** Start INFORMATION SHOWN **
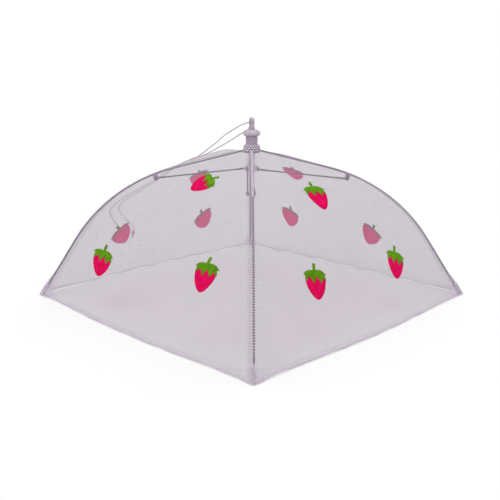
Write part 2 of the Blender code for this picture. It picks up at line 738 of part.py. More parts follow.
def rib_azimuth(index):
    """Direction of a rib about Z: the front rib points along -Y, and the rest follow it round."""
    return math.pi / 2 * (index - 1)


def empty(name, collection, place, turn, parent=None):
    thing = add_object(name, None, collection)
    thing.location = place
    thing.rotation_euler = turn
    thing.parent = parent
    return thing


def build_hub():
    root = empty("hub_axis", guides, (0, 0, PIVOT_HEIGHT), (0, 0, 0))
    finish("hub_crown", crown_mesh(), PLASTIC, cover, root)
    finish("hub_cap", flange_mesh(), PLASTIC, cover, root)
    finish("finial", finial_mesh(), PLASTIC, cover, root)
    ring = torus("ring", 2 * RIB_PIVOT_RADIUS, TIE_WIRE_DIAMETER, (0, 0, 0), TURN_STEPS, PIN_STEPS)
    finish("hub_tie_ring", share(ring), WIRE, cover, root)
    return root


def build_ribs():
    meshes = {
        "rib": (rib_mesh(), WIRE),
        "tip_cap": (tip_cap_mesh(), PLASTIC),
        "bracket": (bracket_mesh(), PLASTIC),
        "rivet": (rivet_mesh(), RIVET_METAL),
    }
    stretcher = stretcher_mesh()
    x, z = bracket_pivot()
    _, slope = stretcher_shape()
    halves = {1: net_mesh(1), -1: net_mesh(-1)}
    for index, name in enumerate(RIB_NAMES):
        turn = rib_azimuth(index)
        place = (RIB_PIVOT_RADIUS * math.cos(turn), RIB_PIVOT_RADIUS * math.sin(turn), PIVOT_HEIGHT)
        axis = empty(f"rib_axis_{name}", guides, place, (0, 0, turn))
        for kind, (mesh, look) in meshes.items():
            finish(f"{kind}_{name}", mesh.copy(), look, cover, axis)
        rivet_axis = empty(f"rivet_axis_{name}", guides, (x, 0, z), (0, math.pi + slope, 0), axis)
        finish(f"stretcher_{name}", stretcher.copy(), WIRE, cover, rivet_axis)
        for side, mesh in halves.items():
            beside = RIB_NAMES[(index + side) % len(RIB_NAMES)]
            corner = (0, RIB_PIVOT_RADIUS * side, 0)
            fold = empty(f"net_axis_{name}_{beside}", guides, corner, (0, 0, 0), axis)
            finish(f"net_{name}_{beside}", mesh.copy(), NET, cover, fold)


def build_runner():
    axis = empty("runner_axis", guides, (0, 0, RUNNER_HEIGHT), (0, 0, 0))
    finish("runner", runner_mesh(), PLASTIC, cover, axis)
    knot_centre = (0, 0, -RUNNER_BELOW_PIVOT - GAP - STOP_KNOT_HEIGHT / 2)
    knot = knot_mesh(STOP_KNOT_DIAMETER, STOP_KNOT_HEIGHT, knot_centre)
    finish("stop_knot", knot, CORD, cover, axis)
    cord_top = PIVOT_HEIGHT + FINIAL_SEAT + CROSS_HOLE_AT - CORD_DIAMETER / 2 - GAP
    run = [Vector((0, 0, cord_top)), Vector((0, 0, RUNNER_HEIGHT - RUNNER_BELOW_PIVOT))]
    cord = baked(wire_curve("draw_cord", run, DRAW_CORD_DIAMETER), axis.matrix_world.inverted())
    finish("draw_cord", share(cord), CORD, cover, axis)


def build_pull_cord(root):
    for index, name in enumerate(("pull_cord_a", "pull_cord_b")):
        strand = wire_curve(name, cord_route(index), CORD_DIAMETER)
        finish(name, share(baked(strand)), CORD, cover, root)
    centre = on_net(*KNOT_PLACE, KNOT_DIAMETER / 2 + GAP)
    finish("pull_knot", knot_mesh(KNOT_DIAMETER, KNOT_HEIGHT, centre), CORD, cover, root)


clear_scene()
cover = make_collection("food_cover")
guides = make_collection("axes")
scratch = make_collection("scratch")
build_pull_cord(build_hub())
build_ribs()
build_runner()
bpy.data.collections.remove(scratch)
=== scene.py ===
"""Mesh food cover umbrella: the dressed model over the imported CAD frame.

Everything is in metres in the CAD's frame. The net panels, hems, seams, corner pockets and
fruit patches, the hub's beaded crown, the cords and the knots are built here. The other CAD
nodes stay, with better materials.
"""
import math

import bmesh
import bpy
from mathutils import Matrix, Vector
from mathutils.geometry import delaunay_2d_cdt


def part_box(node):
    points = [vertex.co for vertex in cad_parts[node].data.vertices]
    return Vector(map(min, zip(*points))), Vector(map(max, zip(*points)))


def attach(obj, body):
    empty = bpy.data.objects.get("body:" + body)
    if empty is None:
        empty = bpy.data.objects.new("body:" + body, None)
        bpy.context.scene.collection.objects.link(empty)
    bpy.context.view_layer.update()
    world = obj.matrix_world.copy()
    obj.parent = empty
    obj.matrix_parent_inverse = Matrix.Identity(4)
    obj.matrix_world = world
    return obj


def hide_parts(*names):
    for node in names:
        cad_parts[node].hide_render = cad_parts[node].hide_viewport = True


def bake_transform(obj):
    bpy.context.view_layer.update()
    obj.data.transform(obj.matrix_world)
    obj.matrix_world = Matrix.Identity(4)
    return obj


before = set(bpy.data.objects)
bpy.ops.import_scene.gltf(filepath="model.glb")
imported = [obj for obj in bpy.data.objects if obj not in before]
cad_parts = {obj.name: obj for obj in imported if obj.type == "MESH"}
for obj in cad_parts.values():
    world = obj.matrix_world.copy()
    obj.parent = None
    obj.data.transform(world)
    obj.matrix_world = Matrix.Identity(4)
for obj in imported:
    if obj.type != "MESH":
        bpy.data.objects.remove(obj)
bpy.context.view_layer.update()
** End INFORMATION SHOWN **
--- TASK STATEMENT ---
Extract, word for word, the line containing "clear_scene()", the line containing "from mathutils.geometry import", and every line between them.

--- SOLUTION TO THE EXERCISE ---
clear_scene()
cover = make_collection("food_cover")
guides = make_collection("axes")
scratch = make_collection("scratch")
build_pull_cord(build_hub())
build_ribs()
build_runner()
bpy.data.collections.remove(scratch)
=== scene.py ===
"""Mesh food cover umbrella: the dressed model over the imported CAD frame.

Everything is in metres in the CAD's frame. The net panels, hems, seams, corner pockets and
fruit patches, the hub's beaded crown, the cords and the knots are built here. The other CAD
nodes stay, with better materials.
"""
import math

import bmesh
import bpy
from mathutils import Matrix, Vector
from mathutils.geometry import delaunay_2d_cdt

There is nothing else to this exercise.